------ Data segment

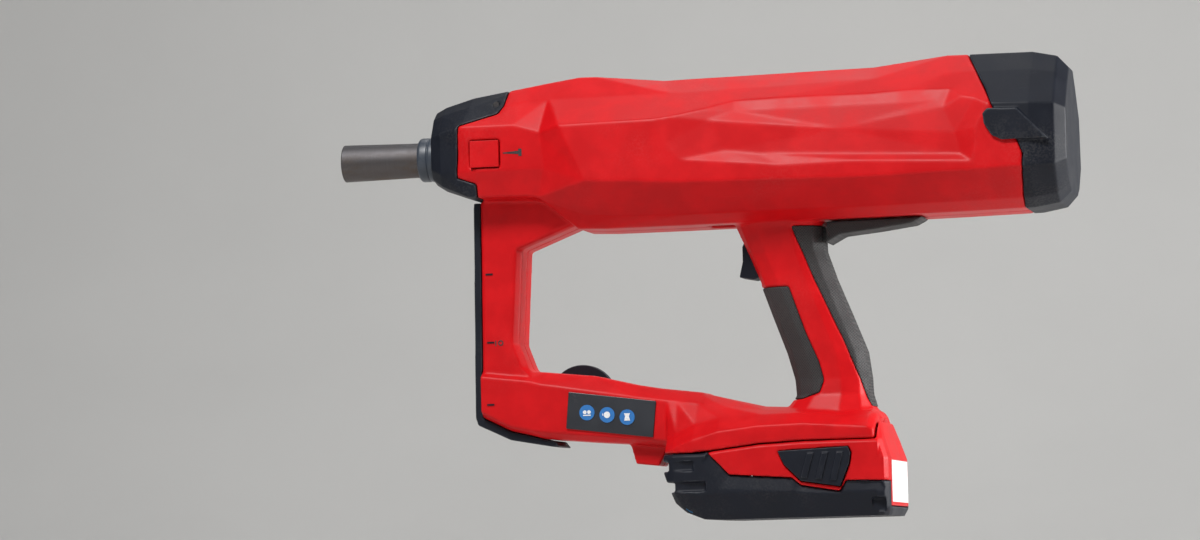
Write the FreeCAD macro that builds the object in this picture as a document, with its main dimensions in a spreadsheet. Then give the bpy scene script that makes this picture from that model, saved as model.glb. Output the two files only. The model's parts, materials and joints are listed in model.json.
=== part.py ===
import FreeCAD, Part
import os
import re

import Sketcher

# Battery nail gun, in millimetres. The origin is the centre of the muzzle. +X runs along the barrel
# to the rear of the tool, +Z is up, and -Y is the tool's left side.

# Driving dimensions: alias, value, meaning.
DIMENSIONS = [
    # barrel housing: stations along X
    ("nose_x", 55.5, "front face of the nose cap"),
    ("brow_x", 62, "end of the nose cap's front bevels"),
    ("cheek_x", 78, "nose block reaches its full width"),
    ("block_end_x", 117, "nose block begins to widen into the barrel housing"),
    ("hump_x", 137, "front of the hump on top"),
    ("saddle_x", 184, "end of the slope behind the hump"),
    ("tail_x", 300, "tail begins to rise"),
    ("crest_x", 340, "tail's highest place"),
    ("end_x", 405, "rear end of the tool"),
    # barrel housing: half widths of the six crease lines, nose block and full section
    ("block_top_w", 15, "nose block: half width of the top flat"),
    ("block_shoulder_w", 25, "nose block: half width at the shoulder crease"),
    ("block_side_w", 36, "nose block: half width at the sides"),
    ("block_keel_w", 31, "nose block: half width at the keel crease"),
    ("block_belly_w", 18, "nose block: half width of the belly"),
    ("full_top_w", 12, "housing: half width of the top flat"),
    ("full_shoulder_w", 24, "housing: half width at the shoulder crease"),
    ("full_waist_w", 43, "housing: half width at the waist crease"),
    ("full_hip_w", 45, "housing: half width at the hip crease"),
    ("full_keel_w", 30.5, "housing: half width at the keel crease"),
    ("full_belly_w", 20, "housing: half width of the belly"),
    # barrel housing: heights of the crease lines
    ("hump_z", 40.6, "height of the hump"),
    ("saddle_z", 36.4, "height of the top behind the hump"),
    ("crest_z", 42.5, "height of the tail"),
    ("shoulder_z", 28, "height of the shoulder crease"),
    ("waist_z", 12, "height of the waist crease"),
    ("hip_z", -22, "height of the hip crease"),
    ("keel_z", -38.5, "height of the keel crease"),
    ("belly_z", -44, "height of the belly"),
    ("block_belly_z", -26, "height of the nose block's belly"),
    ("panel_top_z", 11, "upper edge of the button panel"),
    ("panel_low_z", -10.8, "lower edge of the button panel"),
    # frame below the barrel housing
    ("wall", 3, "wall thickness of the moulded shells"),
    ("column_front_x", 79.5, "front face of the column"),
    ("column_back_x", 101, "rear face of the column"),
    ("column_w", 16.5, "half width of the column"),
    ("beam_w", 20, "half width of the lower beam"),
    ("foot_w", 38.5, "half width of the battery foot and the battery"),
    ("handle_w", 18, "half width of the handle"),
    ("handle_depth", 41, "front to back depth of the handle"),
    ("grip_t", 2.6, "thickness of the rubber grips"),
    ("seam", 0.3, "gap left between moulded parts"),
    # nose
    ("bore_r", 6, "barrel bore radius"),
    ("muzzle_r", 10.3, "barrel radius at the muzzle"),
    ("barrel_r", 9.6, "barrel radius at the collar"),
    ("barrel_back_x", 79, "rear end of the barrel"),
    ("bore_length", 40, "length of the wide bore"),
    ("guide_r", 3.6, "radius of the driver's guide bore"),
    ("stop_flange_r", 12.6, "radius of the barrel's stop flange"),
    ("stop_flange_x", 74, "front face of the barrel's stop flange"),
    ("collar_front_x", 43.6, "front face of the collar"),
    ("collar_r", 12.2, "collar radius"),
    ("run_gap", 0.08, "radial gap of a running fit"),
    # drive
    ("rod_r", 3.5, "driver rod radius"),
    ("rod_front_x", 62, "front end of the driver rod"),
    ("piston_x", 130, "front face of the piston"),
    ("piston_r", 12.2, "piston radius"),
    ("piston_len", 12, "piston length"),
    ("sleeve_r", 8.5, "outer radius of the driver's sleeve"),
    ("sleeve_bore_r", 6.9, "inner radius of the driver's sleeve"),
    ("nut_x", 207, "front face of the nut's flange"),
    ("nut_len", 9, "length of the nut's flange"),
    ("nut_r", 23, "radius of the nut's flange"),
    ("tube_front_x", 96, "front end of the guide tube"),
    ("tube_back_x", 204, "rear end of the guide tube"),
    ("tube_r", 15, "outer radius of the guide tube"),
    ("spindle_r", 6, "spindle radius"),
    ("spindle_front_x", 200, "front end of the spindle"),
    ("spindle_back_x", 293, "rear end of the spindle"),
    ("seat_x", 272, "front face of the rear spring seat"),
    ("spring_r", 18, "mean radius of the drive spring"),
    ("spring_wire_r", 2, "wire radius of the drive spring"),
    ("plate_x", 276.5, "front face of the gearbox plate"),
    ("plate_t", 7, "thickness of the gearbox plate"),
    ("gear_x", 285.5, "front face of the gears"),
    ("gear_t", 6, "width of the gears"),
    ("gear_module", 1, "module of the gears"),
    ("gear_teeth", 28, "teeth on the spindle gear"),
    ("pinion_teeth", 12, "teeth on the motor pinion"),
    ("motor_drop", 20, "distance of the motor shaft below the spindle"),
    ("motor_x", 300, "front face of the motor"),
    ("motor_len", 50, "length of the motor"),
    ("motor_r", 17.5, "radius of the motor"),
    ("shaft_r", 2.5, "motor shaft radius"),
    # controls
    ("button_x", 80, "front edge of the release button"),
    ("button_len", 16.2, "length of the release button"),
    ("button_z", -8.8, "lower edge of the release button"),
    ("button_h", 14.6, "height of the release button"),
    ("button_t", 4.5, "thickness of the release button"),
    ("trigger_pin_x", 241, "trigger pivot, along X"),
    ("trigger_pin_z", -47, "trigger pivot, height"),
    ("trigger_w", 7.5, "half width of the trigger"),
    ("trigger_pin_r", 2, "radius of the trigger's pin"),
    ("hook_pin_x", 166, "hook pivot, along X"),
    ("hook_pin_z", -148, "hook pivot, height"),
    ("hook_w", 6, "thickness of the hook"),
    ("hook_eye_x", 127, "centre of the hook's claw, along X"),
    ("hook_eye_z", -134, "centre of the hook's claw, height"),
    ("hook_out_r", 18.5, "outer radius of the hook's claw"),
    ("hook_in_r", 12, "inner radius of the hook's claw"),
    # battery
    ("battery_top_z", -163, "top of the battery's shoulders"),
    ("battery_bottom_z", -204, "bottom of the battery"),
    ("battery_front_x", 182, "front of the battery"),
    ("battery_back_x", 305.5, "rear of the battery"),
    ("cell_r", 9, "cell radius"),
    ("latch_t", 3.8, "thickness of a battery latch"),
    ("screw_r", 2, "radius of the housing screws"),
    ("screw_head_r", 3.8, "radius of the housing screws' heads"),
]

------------

Output the full listing without altering anything.

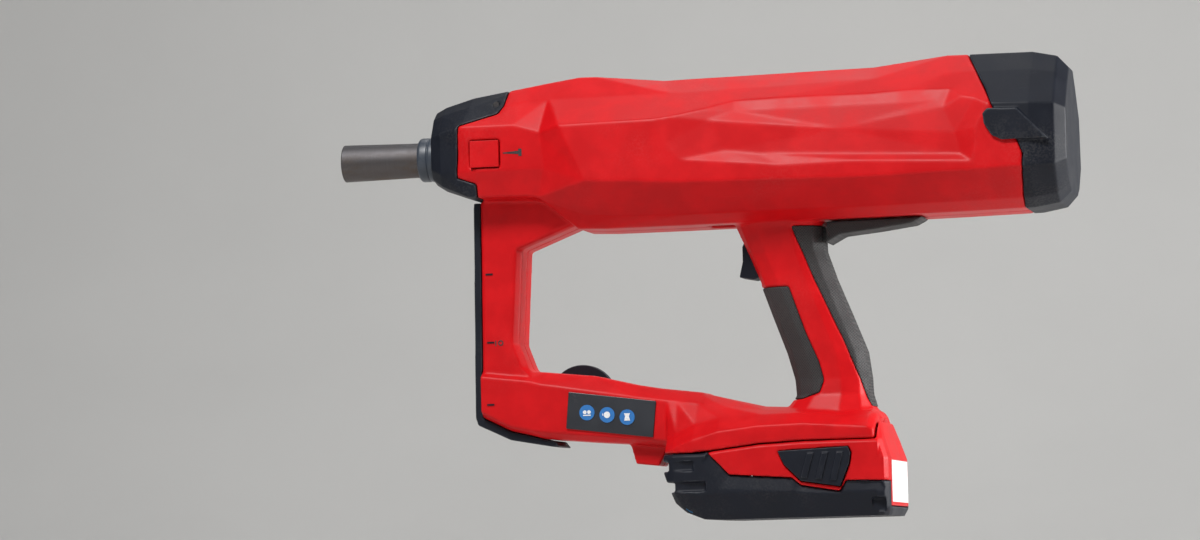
Write the FreeCAD macro that builds the object in this picture as a document, with its main dimensions in a spreadsheet. Then give the bpy scene script that makes this picture from that model, saved as model.glb. Output the two files only. The model's parts, materials and joints are listed in model.json.
=== part.py ===
import FreeCAD, Part
import os
import re

import Sketcher

# Battery nail gun, in millimetres. The origin is the centre of the muzzle. +X runs along the barrel
# to the rear of the tool, +Z is up, and -Y is the tool's left side.

# Driving dimensions: alias, value, meaning.
DIMENSIONS = [
    # barrel housing: stations along X
    ("nose_x", 55.5, "front face of the nose cap"),
    ("brow_x", 62, "end of the nose cap's front bevels"),
    ("cheek_x", 78, "nose block reaches its full width"),
    ("block_end_x", 117, "nose block begins to widen into the barrel housing"),
    ("hump_x", 137, "front of the hump on top"),
    ("saddle_x", 184, "end of the slope behind the hump"),
    ("tail_x", 300, "tail begins to rise"),
    ("crest_x", 340, "tail's highest place"),
    ("end_x", 405, "rear end of the tool"),
    # barrel housing: half widths of the six crease lines, nose block and full section
    ("block_top_w", 15, "nose block: half width of the top flat"),
    ("block_shoulder_w", 25, "nose block: half width at the shoulder crease"),
    ("block_side_w", 36, "nose block: half width at the sides"),
    ("block_keel_w", 31, "nose block: half width at the keel crease"),
    ("block_belly_w", 18, "nose block: half width of the belly"),
    ("full_top_w", 12, "housing: half width of the top flat"),
    ("full_shoulder_w", 24, "housing: half width at the shoulder crease"),
    ("full_waist_w", 43, "housing: half width at the waist crease"),
    ("full_hip_w", 45, "housing: half width at the hip crease"),
    ("full_keel_w", 30.5, "housing: half width at the keel crease"),
    ("full_belly_w", 20, "housing: half width of the belly"),
    # barrel housing: heights of the crease lines
    ("hump_z", 40.6, "height of the hump"),
    ("saddle_z", 36.4, "height of the top behind the hump"),
    ("crest_z", 42.5, "height of the tail"),
    ("shoulder_z", 28, "height of the shoulder crease"),
    ("waist_z", 12, "height of the waist crease"),
    ("hip_z", -22, "height of the hip crease"),
    ("keel_z", -38.5, "height of the keel crease"),
    ("belly_z", -44, "height of the belly"),
    ("block_belly_z", -26, "height of the nose block's belly"),
    ("panel_top_z", 11, "upper edge of the button panel"),
    ("panel_low_z", -10.8, "lower edge of the button panel"),
    # frame below the barrel housing
    ("wall", 3, "wall thickness of the moulded shells"),
    ("column_front_x", 79.5, "front face of the column"),
    ("column_back_x", 101, "rear face of the column"),
    ("column_w", 16.5, "half width of the column"),
    ("beam_w", 20, "half width of the lower beam"),
    ("foot_w", 38.5, "half width of the battery foot and the battery"),
    ("handle_w", 18, "half width of the handle"),
    ("handle_depth", 41, "front to back depth of the handle"),
    ("grip_t", 2.6, "thickness of the rubber grips"),
    ("seam", 0.3, "gap left between moulded parts"),
    # nose
    ("bore_r", 6, "barrel bore radius"),
    ("muzzle_r", 10.3, "barrel radius at the muzzle"),
    ("barrel_r", 9.6, "barrel radius at the collar"),
    ("barrel_back_x", 79, "rear end of the barrel"),
    ("bore_length", 40, "length of the wide bore"),
    ("guide_r", 3.6, "radius of the driver's guide bore"),
    ("stop_flange_r", 12.6, "radius of the barrel's stop flange"),
    ("stop_flange_x", 74, "front face of the barrel's stop flange"),
    ("collar_front_x", 43.6, "front face of the collar"),
    ("collar_r", 12.2, "collar radius"),
    ("run_gap", 0.08, "radial gap of a running fit"),
    # drive
    ("rod_r", 3.5, "driver rod radius"),
    ("rod_front_x", 62, "front end of the driver rod"),
    ("piston_x", 130, "front face of the piston"),
    ("piston_r", 12.2, "piston radius"),
    ("piston_len", 12, "piston length"),
    ("sleeve_r", 8.5, "outer radius of the driver's sleeve"),
    ("sleeve_bore_r", 6.9, "inner radius of the driver's sleeve"),
    ("nut_x", 207, "front face of the nut's flange"),
    ("nut_len", 9, "length of the nut's flange"),
    ("nut_r", 23, "radius of the nut's flange"),
    ("tube_front_x", 96, "front end of the guide tube"),
    ("tube_back_x", 204, "rear end of the guide tube"),
    ("tube_r", 15, "outer radius of the guide tube"),
    ("spindle_r", 6, "spindle radius"),
    ("spindle_front_x", 200, "front end of the spindle"),
    ("spindle_back_x", 293, "rear end of the spindle"),
    ("seat_x", 272, "front face of the rear spring seat"),
    ("spring_r", 18, "mean radius of the drive spring"),
    ("spring_wire_r", 2, "wire radius of the drive spring"),
    ("plate_x", 276.5, "front face of the gearbox plate"),
    ("plate_t", 7, "thickness of the gearbox plate"),
    ("gear_x", 285.5, "front face of the gears"),
    ("gear_t", 6, "width of the gears"),
    ("gear_module", 1, "module of the gears"),
    ("gear_teeth", 28, "teeth on the spindle gear"),
    ("pinion_teeth", 12, "teeth on the motor pinion"),
    ("motor_drop", 20, "distance of the motor shaft below the spindle"),
    ("motor_x", 300, "front face of the motor"),
    ("motor_len", 50, "length of the motor"),
    ("motor_r", 17.5, "radius of the motor"),
    ("shaft_r", 2.5, "motor shaft radius"),
    # controls
    ("button_x", 80, "front edge of the release button"),
    ("button_len", 16.2, "length of the release button"),
    ("button_z", -8.8, "lower edge of the release button"),
    ("button_h", 14.6, "height of the release button"),
    ("button_t", 4.5, "thickness of the release button"),
    ("trigger_pin_x", 241, "trigger pivot, along X"),
    ("trigger_pin_z", -47, "trigger pivot, height"),
    ("trigger_w", 7.5, "half width of the trigger"),
    ("trigger_pin_r", 2, "radius of the trigger's pin"),
    ("hook_pin_x", 166, "hook pivot, along X"),
    ("hook_pin_z", -148, "hook pivot, height"),
    ("hook_w", 6, "thickness of the hook"),
    ("hook_eye_x", 127, "centre of the hook's claw, along X"),
    ("hook_eye_z", -134, "centre of the hook's claw, height"),
    ("hook_out_r", 18.5, "outer radius of the hook's claw"),
    ("hook_in_r", 12, "inner radius of the hook's claw"),
    # battery
    ("battery_top_z", -163, "top of the battery's shoulders"),
    ("battery_bottom_z", -204, "bottom of the battery"),
    ("battery_front_x", 182, "front of the battery"),
    ("battery_back_x", 305.5, "rear of the battery"),
    ("cell_r", 9, "cell radius"),
    ("latch_t", 3.8, "thickness of a battery latch"),
    ("screw_r", 2, "radius of the housing screws"),
    ("screw_head_r", 3.8, "radius of the housing screws' heads"),
]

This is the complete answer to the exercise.